Emma reflects on International Boss’s Day and what it means to be a boss.
My first real boss was when I started at Rambutan. Before that, I’d only worked part-time as a waitress, so I didn’t know what a true boss was like. I started contemplating what others believe a boss should be, so I asked a few members of the bunch what their thoughts were.
My first question was ‘What does ‘boss’ mean to you at Rambutan?’
Craig answered, “At Rambutan, ‘boss’ is used as a tongue-in-cheek term. We believe that a boss is there to support, develop and challenge you. Boss chats are for a check-in about you, your world, and what you need and require. It’s dedicated time for the individual and built very much on being genuinely interested in each other, empowerment and trust.”
Ellie added, “When I first started a Rambutan, I remember reading that my boss will be my champion and sounding board, who I can go to for advice. It was great to know that someone would be there for support and to work through things together whilst I found my feet. I’ve discovered that my boss doesn’t always give me the answers; instead, they use a style of mentoring and coaching.”
I agree with both Ellie and Craig. I often check in with my boss on a personal level. When I’ve been struggling outside of work, it’s great to have someone who I can talk to and who is genuinely interested. They also help me keep on track with my development and push me to do things outside of my comfort zone.
I then chatted to Bijal, who said, “I think the way a boss is at Rambutan can be quite scary (initially) when coming from a traditional line management background. It makes me recall when I was a line manager in a previous role. I found it difficult not to be a typical ‘boss’, but instead empower my team (which ultimately made any issues I was having go away). The concept can be scary until you attempt it and realise it isn’t scary at all to trust and empower.”
My second question was ‘What do you want from a boss now, compared to five years ago?’
Bijal responded, “Five years ago, I wanted someone to hold my hand and be a comfort blanket. I sat opposite my boss, so I was asking them questions that I actually knew the answer to. When I moved to a different desk, it was the push I needed to realise I didn’t need her validation. I’d been sticking in my comfort zone when I really needed to make decisions for myself.” Craig added, “The important thing is a safe environment where you feel brave enough to make your own decisions and be daring.”
Ellie’s point of view was a little different, as, like me, she’d only experienced one part-time role before Rambutan (in retail whilst studying for her A-Levels). Ellie answered, “I’ve been empowered, pushed and challenged if I asked questions, as my bosses knew that I already had the answers. My boss did this to develop trust in my instincts; I just needed some support and time to talk it through. I’ve loved the opportunities to develop and learn new things and my bosses have helped me to succeed.”
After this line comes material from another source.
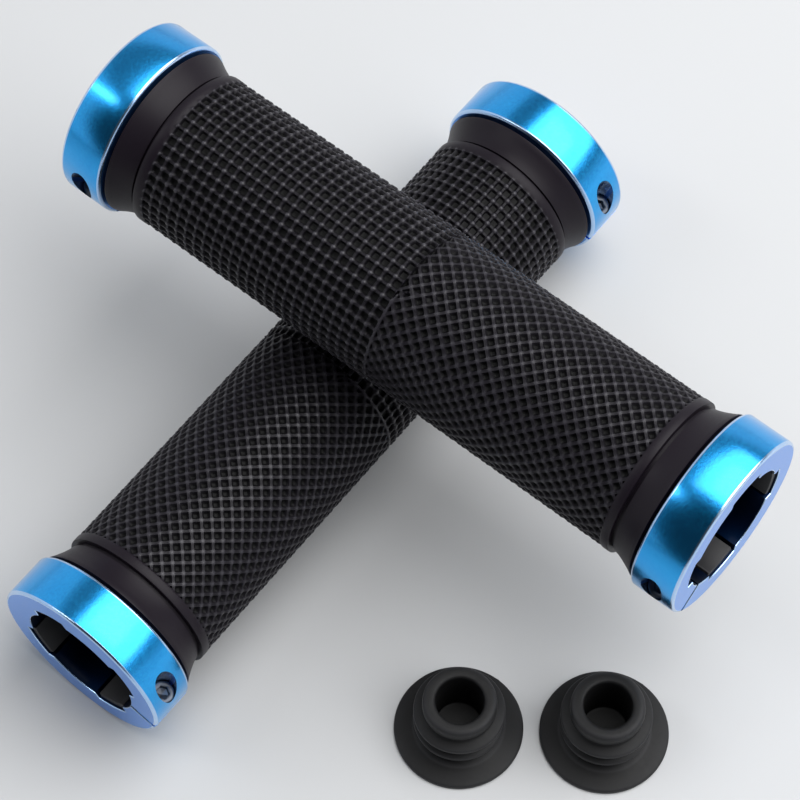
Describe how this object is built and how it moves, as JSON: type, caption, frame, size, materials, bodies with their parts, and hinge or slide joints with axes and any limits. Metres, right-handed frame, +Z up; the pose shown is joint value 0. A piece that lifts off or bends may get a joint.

Chatting with our team has made me consider how prior bosses influence the way we may behave in the future. So, my next question was, ‘If you became a boss tomorrow, how would you approach it?’
Ellie stated, “I think for me, the most important thing would be to build a relationship with my people/team. I’d want them to feel open and comfortable to share stuff with me, whether that’s work or home life, so I can be their support within work.” Craig agreed with this, “I think the relationship is crucial. The foundation of any great boss relationship is creating an open, honest and trusting environment. I’m genuinely interested in them.”
I agree with what they’ve said. When I become a boss, I’d focus on building a relationship with my team. I’d want them to feel they could talk to me, whether it be an issue about work or their personal lives. I’d also want them to feel comfortable with both receiving feedback and giving it to me. As a first-time boss, I’d want to know if I did anything ‘incorrectly’, so I could continue to improve.
I ended with one last question, ‘What do you believe are the greatest qualities for a boss to possess?’
Bijal started with a bit of self-reflection, “As we’ve been talking, I’ve been thinking back to the times when I was a line manager. It’s made me realise, I was being a little too controlling and directing, rather than taking a step back and looking at the outcome. I was focused more on how they were executing the task, rather than the end goal. Giving people freedom and trusting them is an important quality. A boss also needs to be human. I think I was too task focused and forgot I was working with a person.” Ellie added, “I agree. I believe the best qualities for a boss are, to be honest, open and approachable.”
What qualities do you think make a great boss?